O quadro de violações sistemáticas será debatido em evento paralelo à 39ª Sessão do Conselho de Direitos Humanos da ONU, no dia 20/9, em Genebra. O debate “Militarização da segurança pública: intervenção federal no Rio de Janeiro, execuções extrajudiciais e riscos para defensores de direitos humanos” reunirá representantes da Anistia Internacional, Conectas, Justiça Global, Redes da Maré, Observatório da Intervenção e também Monica Benício, companheira de Marielle Franco, defensora de direitos humanos e vereadora assassinada no Rio de Janeiro em março deste ano, já sob intervenção federal.
“Dos 44 decretos da Garantia da Lei e da Ordem, nos últimos 10 anos no Brasil, 17 aconteceram na cidade do Rio de Janeiro mostrando o agravamento da militarização da segurança pública no Brasil, sobretudo nas favelas cariocas”, explica Eliana Silva, diretora da Redes da Maré. Isso tem um impacto direto sobre o recrudescimento da violência e a ocorrência de violações, conforme a crítica de Guilherme Pontes, pesquisador do programa de Violência Institucional e Segurança Pública da Justiça Global, “uma política de segurança baseada em confrontos armados com altos níveis de letalidade e o crescente uso das Forças Armadas na segurança interna não são aceitáveis para Estados Democráticos de Direito com compromissos internacionais em Direitos Humanos”.
As organizações são unânimes ao dizer que a intervenção federal na segurança pública é uma medida drástica, que deveria ser acionada em condições excepcionais, o que não é o caso do Rio de Janeiro. As críticas ao decreto destacam a falta de transparência e a imprecisão em relação às competências dos entes públicos. Prova disso é que sete meses após sua instituição, ainda não há um orçamento detalhado ou um planejamento de ações definido. Outro ponto de atenção levantado pelas organizações é a impunidade em casos de crimes cometidos por militares.
“A militarização e o frequente uso das forças armadas não reduz a criminalidade e ainda resulta em diversas violações de direitos humanos. A impunidade nos casos de violações cometidos pelos militares só agrava o quadro de violência cometida pelos agentes do estado que se sentem autorizados a matar” afirma Renata Neder, coordenadora de pesquisa da Anistia Internacional Brasil. Camila Asano, coordenadora de programas da Conectas, ressalta que a intervenção é inconstitucional e “parte de uma lógica de guerra para lidar com a questão da segurança pública, que possui falhas estruturais no Brasil e cuja solução passa pelo investimento em políticas públicas básicas, como educação e saúde, além de iniciativas que promovam a descriminalização das drogas, controle de armas e reforma das polícias”.

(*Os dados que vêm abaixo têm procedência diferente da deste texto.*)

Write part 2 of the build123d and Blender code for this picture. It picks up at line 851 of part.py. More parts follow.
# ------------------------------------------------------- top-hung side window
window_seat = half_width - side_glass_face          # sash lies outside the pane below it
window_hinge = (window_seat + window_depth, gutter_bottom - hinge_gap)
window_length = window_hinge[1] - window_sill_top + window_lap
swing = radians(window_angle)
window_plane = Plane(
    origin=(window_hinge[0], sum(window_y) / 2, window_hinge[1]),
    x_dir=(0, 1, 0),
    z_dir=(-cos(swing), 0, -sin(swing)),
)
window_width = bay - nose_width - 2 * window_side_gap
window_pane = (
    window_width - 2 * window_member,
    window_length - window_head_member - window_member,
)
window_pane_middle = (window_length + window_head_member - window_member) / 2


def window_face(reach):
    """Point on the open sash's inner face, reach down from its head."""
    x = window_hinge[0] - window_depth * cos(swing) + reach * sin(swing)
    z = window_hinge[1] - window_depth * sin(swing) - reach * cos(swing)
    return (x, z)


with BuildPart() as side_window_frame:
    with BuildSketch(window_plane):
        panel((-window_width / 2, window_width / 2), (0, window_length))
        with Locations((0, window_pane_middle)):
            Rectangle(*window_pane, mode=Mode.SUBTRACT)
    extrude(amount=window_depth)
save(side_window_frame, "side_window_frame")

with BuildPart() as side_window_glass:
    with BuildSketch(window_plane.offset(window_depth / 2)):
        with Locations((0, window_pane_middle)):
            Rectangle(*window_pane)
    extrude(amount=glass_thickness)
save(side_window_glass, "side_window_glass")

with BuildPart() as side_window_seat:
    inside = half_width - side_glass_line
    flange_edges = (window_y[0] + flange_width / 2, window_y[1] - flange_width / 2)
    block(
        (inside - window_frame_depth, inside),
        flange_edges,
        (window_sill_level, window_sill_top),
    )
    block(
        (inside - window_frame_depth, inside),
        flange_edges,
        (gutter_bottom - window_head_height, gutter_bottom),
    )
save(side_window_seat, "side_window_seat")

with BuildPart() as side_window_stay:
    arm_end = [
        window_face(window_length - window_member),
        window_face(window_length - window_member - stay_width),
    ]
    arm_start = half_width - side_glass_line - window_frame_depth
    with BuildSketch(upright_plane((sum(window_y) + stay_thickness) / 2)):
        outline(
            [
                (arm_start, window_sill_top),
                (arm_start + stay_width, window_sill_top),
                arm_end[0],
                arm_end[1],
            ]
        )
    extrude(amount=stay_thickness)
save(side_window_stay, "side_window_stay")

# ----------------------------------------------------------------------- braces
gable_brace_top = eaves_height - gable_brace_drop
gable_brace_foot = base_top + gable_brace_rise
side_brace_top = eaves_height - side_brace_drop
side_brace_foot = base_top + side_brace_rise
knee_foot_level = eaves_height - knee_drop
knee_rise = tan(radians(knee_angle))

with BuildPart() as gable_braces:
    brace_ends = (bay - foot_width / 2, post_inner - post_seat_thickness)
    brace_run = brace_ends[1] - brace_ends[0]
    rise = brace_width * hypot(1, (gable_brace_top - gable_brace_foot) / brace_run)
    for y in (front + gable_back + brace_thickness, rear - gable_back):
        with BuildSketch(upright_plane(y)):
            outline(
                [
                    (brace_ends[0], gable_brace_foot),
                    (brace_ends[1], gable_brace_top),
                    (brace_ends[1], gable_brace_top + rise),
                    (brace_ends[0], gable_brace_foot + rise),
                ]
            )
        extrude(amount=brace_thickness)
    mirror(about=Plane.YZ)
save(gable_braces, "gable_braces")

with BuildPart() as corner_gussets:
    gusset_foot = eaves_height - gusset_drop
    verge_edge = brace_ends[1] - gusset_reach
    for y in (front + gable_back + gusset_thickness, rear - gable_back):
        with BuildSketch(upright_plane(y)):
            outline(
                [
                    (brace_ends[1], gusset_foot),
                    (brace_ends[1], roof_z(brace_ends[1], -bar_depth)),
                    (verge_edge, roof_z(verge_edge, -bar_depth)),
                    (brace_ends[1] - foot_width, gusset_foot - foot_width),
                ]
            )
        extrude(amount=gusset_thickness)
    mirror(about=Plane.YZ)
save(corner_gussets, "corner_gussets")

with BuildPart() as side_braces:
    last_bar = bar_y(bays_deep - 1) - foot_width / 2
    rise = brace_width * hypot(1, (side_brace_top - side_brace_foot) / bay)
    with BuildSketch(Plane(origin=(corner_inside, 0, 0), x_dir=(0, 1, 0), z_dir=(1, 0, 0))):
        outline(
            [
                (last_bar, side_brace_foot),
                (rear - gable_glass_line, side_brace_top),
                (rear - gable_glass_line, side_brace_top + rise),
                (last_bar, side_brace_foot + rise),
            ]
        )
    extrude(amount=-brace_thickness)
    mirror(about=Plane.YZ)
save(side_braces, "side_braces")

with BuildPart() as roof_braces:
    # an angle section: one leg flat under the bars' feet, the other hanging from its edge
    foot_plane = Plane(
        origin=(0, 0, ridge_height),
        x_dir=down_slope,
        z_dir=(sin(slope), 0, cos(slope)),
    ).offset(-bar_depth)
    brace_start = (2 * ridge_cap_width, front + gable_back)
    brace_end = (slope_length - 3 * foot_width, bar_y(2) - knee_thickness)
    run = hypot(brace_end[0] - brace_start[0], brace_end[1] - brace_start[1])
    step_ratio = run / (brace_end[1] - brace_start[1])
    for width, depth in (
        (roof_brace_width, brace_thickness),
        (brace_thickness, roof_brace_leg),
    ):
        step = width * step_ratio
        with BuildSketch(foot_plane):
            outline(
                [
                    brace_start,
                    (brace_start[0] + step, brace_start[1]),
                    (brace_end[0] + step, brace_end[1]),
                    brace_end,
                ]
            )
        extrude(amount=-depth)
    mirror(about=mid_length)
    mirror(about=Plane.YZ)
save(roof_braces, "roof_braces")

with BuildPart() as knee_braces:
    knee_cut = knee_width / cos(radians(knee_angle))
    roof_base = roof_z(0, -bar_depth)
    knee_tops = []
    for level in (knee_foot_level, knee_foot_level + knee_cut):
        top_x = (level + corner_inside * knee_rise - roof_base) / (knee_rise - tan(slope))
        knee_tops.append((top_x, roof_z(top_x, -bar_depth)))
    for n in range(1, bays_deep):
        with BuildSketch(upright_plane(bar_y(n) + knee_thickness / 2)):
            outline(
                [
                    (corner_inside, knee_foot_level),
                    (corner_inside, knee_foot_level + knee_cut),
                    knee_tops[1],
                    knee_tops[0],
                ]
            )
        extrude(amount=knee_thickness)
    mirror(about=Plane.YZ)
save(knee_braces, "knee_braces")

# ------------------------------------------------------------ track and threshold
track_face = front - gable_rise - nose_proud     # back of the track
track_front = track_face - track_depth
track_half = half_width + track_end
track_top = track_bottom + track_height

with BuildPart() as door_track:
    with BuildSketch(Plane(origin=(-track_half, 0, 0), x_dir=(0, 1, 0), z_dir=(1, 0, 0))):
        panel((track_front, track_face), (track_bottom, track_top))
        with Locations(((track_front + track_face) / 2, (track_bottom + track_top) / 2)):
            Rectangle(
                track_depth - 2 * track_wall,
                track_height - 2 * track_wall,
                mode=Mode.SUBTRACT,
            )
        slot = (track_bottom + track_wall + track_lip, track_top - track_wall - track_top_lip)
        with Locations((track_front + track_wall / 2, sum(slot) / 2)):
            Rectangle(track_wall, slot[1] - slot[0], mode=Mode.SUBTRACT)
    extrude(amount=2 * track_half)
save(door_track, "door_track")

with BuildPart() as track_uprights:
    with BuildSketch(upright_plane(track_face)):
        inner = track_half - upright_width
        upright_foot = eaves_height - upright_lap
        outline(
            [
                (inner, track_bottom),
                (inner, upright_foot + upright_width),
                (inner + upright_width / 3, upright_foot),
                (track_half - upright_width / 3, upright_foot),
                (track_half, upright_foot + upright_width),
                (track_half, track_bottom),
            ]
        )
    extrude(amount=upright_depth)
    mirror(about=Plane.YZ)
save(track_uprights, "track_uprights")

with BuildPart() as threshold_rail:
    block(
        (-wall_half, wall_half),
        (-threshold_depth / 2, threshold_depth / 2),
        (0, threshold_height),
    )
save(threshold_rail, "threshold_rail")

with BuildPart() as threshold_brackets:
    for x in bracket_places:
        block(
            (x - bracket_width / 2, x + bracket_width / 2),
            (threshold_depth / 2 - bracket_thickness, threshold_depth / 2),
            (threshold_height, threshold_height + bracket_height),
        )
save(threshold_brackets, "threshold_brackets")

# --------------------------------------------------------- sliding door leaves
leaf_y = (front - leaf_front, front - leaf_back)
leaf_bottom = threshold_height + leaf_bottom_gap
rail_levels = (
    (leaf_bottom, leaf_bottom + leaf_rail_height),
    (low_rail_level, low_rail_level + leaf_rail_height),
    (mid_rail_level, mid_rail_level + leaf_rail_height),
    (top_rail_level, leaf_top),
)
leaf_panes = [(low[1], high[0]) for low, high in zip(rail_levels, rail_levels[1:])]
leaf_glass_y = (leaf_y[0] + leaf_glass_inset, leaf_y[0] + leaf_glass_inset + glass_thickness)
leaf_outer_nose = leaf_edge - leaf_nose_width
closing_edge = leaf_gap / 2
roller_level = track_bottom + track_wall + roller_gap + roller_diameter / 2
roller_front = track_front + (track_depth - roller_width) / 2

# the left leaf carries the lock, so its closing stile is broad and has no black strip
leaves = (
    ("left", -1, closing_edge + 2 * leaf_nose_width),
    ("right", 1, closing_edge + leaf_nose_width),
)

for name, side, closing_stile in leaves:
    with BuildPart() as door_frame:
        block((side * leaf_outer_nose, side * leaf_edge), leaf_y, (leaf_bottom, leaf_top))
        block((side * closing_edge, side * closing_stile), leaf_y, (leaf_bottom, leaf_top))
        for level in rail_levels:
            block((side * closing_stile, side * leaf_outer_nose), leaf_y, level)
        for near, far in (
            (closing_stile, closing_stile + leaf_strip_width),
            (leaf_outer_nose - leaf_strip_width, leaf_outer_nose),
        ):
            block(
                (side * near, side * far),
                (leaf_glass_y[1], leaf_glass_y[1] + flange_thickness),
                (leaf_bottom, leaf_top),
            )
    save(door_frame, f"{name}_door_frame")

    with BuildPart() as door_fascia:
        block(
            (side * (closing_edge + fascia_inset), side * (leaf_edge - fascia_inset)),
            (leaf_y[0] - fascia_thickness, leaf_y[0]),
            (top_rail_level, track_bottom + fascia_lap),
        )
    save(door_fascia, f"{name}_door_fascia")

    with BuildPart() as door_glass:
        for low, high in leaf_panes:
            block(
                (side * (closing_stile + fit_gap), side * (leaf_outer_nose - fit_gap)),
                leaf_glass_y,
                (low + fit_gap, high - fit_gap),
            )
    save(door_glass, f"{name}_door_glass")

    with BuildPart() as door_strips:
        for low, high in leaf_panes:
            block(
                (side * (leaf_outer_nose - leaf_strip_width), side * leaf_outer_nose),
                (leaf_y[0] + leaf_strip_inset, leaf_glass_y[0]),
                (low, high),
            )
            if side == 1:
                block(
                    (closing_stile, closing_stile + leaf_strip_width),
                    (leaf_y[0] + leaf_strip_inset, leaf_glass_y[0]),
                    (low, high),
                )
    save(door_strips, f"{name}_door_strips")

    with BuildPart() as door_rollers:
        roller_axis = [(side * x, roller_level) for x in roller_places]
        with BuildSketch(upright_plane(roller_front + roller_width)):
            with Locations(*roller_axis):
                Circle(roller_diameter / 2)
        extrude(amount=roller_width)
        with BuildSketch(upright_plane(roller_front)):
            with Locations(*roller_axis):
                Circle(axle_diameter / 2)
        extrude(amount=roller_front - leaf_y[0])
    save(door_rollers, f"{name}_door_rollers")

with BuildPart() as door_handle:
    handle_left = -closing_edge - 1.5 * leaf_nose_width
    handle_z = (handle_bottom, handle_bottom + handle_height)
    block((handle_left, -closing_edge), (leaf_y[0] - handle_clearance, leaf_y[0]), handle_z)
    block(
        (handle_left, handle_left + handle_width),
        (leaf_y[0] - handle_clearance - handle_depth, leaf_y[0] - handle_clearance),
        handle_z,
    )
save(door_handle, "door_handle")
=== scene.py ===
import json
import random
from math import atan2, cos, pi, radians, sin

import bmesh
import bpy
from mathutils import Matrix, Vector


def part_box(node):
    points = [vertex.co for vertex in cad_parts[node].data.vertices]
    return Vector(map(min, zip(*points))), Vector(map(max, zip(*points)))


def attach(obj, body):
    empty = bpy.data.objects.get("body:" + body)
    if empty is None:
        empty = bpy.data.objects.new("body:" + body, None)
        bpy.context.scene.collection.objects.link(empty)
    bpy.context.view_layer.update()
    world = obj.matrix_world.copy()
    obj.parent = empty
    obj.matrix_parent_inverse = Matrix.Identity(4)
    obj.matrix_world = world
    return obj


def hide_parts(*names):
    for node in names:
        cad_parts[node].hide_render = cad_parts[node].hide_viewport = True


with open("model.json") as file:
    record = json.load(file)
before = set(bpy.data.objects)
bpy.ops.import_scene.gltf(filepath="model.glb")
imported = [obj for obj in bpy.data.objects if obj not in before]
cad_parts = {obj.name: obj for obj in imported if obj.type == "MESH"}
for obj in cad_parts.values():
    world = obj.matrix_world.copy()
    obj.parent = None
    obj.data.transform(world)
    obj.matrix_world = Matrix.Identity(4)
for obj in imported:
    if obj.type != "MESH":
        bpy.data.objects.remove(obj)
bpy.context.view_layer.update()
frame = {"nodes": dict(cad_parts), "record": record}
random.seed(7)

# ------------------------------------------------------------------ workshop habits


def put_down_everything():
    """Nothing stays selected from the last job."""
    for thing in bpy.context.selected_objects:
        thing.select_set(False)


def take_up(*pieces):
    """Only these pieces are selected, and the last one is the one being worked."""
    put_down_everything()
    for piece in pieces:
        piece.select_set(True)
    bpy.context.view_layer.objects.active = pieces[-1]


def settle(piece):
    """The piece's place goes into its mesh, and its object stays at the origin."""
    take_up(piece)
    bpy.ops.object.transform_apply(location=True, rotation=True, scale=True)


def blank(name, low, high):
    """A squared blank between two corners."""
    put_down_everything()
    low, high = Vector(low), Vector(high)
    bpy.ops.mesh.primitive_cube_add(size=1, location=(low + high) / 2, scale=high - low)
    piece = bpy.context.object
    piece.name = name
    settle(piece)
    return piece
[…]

Desde fevereiro de 2018, o monitoramento do Observatório da Intervenção registrou mais de 450 operações policiais-militares, que mobilizaram um total de 180 mil agentes. Ao mesmo tempo, nota-se a escassez de ações de inteligência, capazes de desarticular grupos criminais sem violência, e de iniciativas dedicadas a enfrentar o histórico problema da corrupção nas polícias. “Precisamos de políticas de segurança que preservem vidas e não baseadas em operações, que geram poucos resultados e causam tiroteios e mortes, muitas vezes pelas próprias forças policiais, como tem ocorrido no Rio de Janeiro sob intervenção”, completa a coordenadora do Observatório da Intervenção, Silvia Ramos.

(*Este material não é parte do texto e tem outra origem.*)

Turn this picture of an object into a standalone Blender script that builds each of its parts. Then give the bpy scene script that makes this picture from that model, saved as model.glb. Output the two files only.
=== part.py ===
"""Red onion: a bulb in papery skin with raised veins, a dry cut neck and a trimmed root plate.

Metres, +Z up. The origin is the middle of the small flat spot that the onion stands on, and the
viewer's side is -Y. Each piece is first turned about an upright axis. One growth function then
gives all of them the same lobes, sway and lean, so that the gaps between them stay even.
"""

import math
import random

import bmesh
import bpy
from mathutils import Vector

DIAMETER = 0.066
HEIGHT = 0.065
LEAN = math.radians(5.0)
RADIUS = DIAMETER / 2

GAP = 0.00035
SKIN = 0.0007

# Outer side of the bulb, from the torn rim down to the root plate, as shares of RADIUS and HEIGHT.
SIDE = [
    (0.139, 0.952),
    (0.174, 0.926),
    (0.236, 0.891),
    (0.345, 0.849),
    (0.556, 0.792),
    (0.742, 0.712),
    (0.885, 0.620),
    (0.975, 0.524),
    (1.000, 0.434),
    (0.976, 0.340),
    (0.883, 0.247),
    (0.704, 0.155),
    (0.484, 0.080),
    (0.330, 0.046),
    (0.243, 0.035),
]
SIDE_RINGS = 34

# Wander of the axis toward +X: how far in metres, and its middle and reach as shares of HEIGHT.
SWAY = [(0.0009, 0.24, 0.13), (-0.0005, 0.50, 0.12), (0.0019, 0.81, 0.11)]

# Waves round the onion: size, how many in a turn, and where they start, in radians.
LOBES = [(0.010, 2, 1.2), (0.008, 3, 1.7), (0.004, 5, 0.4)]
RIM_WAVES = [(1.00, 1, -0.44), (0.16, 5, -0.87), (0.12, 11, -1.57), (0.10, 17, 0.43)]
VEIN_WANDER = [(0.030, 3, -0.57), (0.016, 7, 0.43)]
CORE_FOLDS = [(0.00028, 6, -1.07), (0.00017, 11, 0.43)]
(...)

Sobre o assassinato de Marielle Franco
Marielle Franco era uma defensora de direitos humanos do Rio de Janeiro conhecida por seu histórico de defesa dos direitos de jovens negros de favelas e periferias, mulheres e pessoas LGBTI. Durante uma década atuou na Comissão de Direitos Humanos da Assembleia Legislativa do estado do Rio de Janeiro e, em 2016, foi eleita vereadora no município do Rio de Janeiro.
No dia 14 de março de 2018, cerca de um mês depois do decreto da intervenção federal no Rio de Janeiro, Marielle Franco foi assassinada a tiros quando voltava de um debate. Anderson Gomes, o motorista do veículo onde ela estava, também foi morto. Marielle havia sido nomeada relatora da comissão criada na Câmara Municipal para monitorar a intervenção federal na segurança pública do Rio de Janeiro. Seu posicionamento era contrário à intervenção e à política de militarização da segurança pública.
Quase seis meses depois do assassinato, não há qualquer resposta sobre quem foram os autores do crime, os mandantes e a motivação. As informações divulgadas pela imprensa indicam que o assassinato de Marielle Franco foi um crime sofisticado, cuidadosamente planejado, e pode ter tido a participação de agentes do estado e das forças de segurança.